16 июля 1941 г. немцы ворвались в Смоленск. 17 июля в штаб Западного фронта прибывает Рокоссовский и получает приказ остановить немцев. Правда, из реальных сил ему выделяют – внимание! – группу штабных офицеров, два автомобиля и радиостанцию. Всё. Другой счёл бы задачу физически невозможной, но только не гений импровизации. Рокоссовский смог сколотить из отступающих, выбирающихся из Смоленского котла ошмётков разномастных частей вполне боеспособное соединение, которое официально называлось «группа Рокоссовского». Им удалось остановить рвущихся к Москве немцев на 81-й день – абсолютный рекорд оборонных боёв на фронтах 1941 г.
Танцы и британцы
Именно к тому моменту относится эпизод, который может показаться нереальным. После тяжёлых боёв остатки 108-й стрелковой дивизии переправились через Днепр и поступили в распоряжение Рокоссовского. Тот прибыл принимать в свою группу новое соединение, и первый вопрос полководца был таким: «Скажите, пожалуйста, а клуб в вашей дивизии есть? Танцы вечером для командиров устраиваете?» Начальник политотдела дивизии Алексей Матвеев взорвался: «Мы тут так танцуем! Уже дотанцевались!» На что Рокоссовский спокойно ответил: «Вы это зря. Ведь мы будем воевать не месяц, не год, а много больше. Надо привыкать к войне. Я думаю, что, когда заеду к вам в следующий раз, клуб в дивизии всё же будет».
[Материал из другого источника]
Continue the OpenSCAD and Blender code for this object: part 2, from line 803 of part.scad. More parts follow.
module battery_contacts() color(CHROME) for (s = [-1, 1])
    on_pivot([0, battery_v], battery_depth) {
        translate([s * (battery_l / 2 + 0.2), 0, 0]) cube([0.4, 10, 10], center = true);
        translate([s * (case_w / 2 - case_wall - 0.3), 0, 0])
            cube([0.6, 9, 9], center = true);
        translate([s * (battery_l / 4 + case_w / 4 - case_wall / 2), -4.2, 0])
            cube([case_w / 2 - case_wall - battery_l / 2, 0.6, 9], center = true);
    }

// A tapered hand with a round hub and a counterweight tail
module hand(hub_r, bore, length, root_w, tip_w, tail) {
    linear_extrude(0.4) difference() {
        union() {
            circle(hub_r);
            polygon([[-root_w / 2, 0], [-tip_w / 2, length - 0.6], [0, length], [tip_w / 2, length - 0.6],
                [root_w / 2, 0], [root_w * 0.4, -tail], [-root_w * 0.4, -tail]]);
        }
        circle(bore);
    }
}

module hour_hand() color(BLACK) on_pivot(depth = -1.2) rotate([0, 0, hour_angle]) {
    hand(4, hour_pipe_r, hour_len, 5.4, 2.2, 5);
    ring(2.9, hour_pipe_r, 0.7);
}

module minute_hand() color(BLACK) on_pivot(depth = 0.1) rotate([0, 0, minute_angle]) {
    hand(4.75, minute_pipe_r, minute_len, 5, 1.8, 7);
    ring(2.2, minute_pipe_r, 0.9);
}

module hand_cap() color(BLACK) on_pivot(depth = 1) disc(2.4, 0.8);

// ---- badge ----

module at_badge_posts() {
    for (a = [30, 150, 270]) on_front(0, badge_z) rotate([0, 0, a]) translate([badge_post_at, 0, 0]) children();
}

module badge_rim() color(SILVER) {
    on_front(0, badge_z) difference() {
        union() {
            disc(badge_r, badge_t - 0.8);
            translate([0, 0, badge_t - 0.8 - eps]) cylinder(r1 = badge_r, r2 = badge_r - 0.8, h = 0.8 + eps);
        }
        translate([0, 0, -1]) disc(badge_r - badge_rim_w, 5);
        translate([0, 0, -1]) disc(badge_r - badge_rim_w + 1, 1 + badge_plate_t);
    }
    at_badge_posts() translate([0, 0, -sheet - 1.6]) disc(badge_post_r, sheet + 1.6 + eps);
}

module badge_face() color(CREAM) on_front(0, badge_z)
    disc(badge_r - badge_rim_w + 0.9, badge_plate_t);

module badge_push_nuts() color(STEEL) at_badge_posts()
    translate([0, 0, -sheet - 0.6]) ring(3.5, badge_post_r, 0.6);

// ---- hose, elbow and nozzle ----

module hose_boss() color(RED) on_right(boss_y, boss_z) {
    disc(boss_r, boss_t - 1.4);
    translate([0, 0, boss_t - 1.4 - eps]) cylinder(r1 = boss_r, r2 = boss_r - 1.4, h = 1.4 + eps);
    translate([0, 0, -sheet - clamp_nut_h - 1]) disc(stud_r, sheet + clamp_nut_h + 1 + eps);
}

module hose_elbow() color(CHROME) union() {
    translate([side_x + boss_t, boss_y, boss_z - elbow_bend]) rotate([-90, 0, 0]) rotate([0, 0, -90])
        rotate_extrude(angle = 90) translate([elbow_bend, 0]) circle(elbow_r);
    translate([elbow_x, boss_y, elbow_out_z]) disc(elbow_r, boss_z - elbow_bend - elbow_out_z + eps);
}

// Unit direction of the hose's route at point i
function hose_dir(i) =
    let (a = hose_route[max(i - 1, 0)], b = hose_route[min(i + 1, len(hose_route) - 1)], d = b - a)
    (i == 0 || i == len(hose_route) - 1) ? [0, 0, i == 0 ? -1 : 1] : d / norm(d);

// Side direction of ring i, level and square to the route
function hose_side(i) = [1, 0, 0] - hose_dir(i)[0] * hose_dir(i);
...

Клуб появился. А в «группу Рокоссовского», державшую оборону в районе деревни Ярцево, очень скоро наведались интересные гости. Представители британской военной миссии, которым важно было знать: боеспособна ли Красная армия? Потому что если нет, то и оказывать ей помощь не стоит – зачем зря тратить ресурсы?
Вот что увидел в районе Ярцево 21 августа глава миссии генерал Фрэнк Ноэль Мэйсон-Макфарлан: «Взаимодействие танков, самолётов и других сил тесное и эффективное. Моральный дух высок. Отношения между чинами отличные. Русские отлично разбираются в маскировке, очень стойки под обстрелами, хорошо укрываются». Через несколько дней после того, как этот рапорт лёг на стол Черчиллю, в СССР был отправлен первый конвой PQ-0 «Дервиш», доставивший в Архангельск 31 августа стратегическое сырьё и военные материалы.
Сознавал ли Рокоссовский, что в те дни он бросил на весы антигитлеровской коалиции решающую гирьку? Неизвестно. Ясно только, что и здесь он был «выше правил»: «Как-то позвонили из Генерального штаба: «Встречайте английскую военную делегацию». Я находился на левом фланге, и, честно говоря, мне тогда было не до визитёров».